--- WORK TO COMPLETE ---
Only a number is required: how many lines of the material contain the word "handed"?

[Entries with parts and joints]
------------------------------------------------

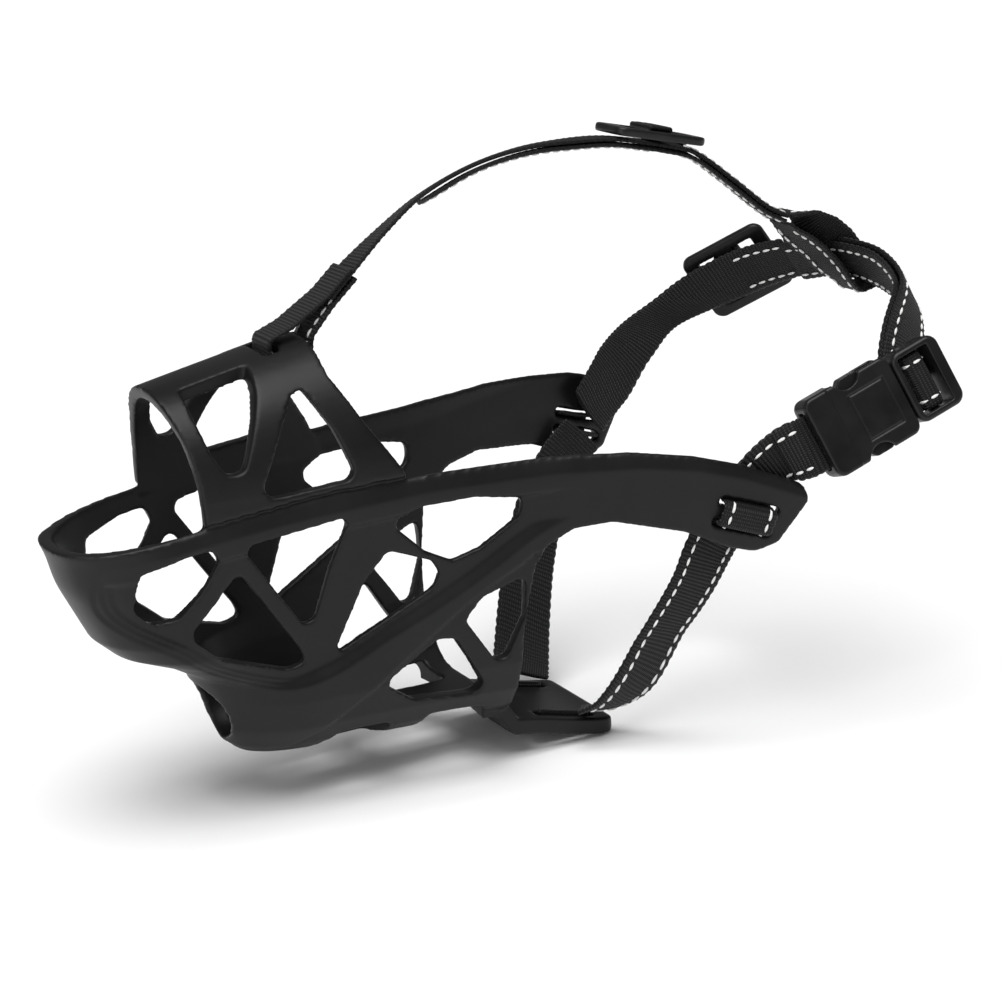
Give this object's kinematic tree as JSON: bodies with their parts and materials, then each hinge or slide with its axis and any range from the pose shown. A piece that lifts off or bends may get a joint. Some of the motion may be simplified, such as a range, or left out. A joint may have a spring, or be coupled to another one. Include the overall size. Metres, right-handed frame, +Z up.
{
  "type": "basket muzzle",
  "caption": "Moulded rubber basket muzzle for a dog, with lattice sides, a webbing neck and chin harness, an overhead strap and a side-release buckle.",
  "frame": {"origin": "on the plane of symmetry, on the underside of the chin strap tab just behind the floor of the basket", "axes": "+Z up, +X from the nose towards the dog's neck, +Y to the dog's far side from the buckle"},
  "size_m": [0.2393, 0.1024, 0.1487],
  "materials": {
    "moulded_rubber": "satin",
    "webbing": "matte woven",
    "narrow_webbing": "matte woven",
    "buckle_plastic": "semi-gloss",
    "slider_plastic": "semi-gloss",
    "reflective_thread": "reflective"
  },
  "bodies": {
    "muzzle": {"basket": "moulded_rubber", "wing_wrap_near": "webbing", "wing_wrap_far": "webbing", "chin_strap_near": "webbing", "chin_strap_far": "webbing", "chin_strap_bridge": "webbing", "neck_strap_near": "webbing", "neck_strap_near_return": "webbing", "neck_strap_far": "webbing", "neck_strap_rear": "webbing", "neck_strap_return": "webbing", "buckle_female": "buckle_plastic", "overhead_loop_front": "narrow_webbing", "overhead_strap_front": "narrow_webbing", "overhead_strap_tail": "narrow_webbing", "overhead_strap_rear": "narrow_webbing", "overhead_strap_return": "narrow_webbing", "overhead_loop_rear": "narrow_webbing", "reflective_thread": "reflective_thread"},
    "buckle_plug": {"buckle_male": "buckle_plastic", "buckle_strap_fold": "webbing"},
    "latch_upper": {"buckle_latch_upper": "buckle_plastic"},
    "latch_lower": {"buckle_latch_lower": "buckle_plastic"},
    "neck_adjuster": {"neck_adjuster": "slider_plastic", "neck_adjuster_wrap": "webbing"},
    "overhead_slider": {"overhead_slider": "slider_plastic", "overhead_slider_wrap": "narrow_webbing"}
  },
  "joints": [
    {"name": "buckle_release", "type": "slide", "parent": "muzzle", "child": "buckle_plug", "axis": [0.9307, -0.0871, 0.3553], "range_m": [0, 0.02]},
    {"name": "latch_upper_squeeze", "type": "hinge", "parent": "buckle_plug", "child": "latch_upper", "pos_m": [0.09067, -0.04573, 0.08582], "axis": [-0.2042, -0.9295, 0.3071], "range_deg": [0, 7], "stiffness_Nm_per_rad": 0.02},
    {"name": "latch_lower_squeeze", "type": "hinge", "parent": "buckle_plug", "child": "latch_lower", "pos_m": [0.09473, -0.05053, 0.07399], "axis": [0.2042, 0.9295, -0.3071], "range_deg": [0, 7], "stiffness_Nm_per_rad": 0.02},
    {"name": "neck_adjuster_slide", "type": "slide", "parent": "muzzle", "child": "neck_adjuster", "axis": [0.64, -0.6, 0.48], "range_m": [-0.004, 0.004]},
    {"name": "overhead_slider_slide", "type": "slide", "parent": "muzzle", "child": "overhead_slider", "axis": [0.976, 0, -0.218], "range_m": [-0.004, 0.004]}
  ],
  "couplings": [
    {"joint": "latch_lower_squeeze", "follows": "latch_upper_squeeze", "ratio": 1}
  ]
}
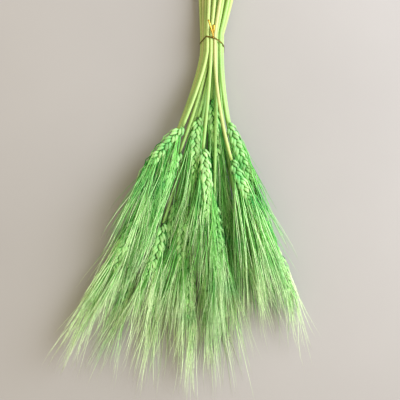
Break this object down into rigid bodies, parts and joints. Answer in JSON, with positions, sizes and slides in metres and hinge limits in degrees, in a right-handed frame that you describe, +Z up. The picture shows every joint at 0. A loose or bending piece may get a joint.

------------------------------------------------

--- EXERCISE SOLUTION ---
2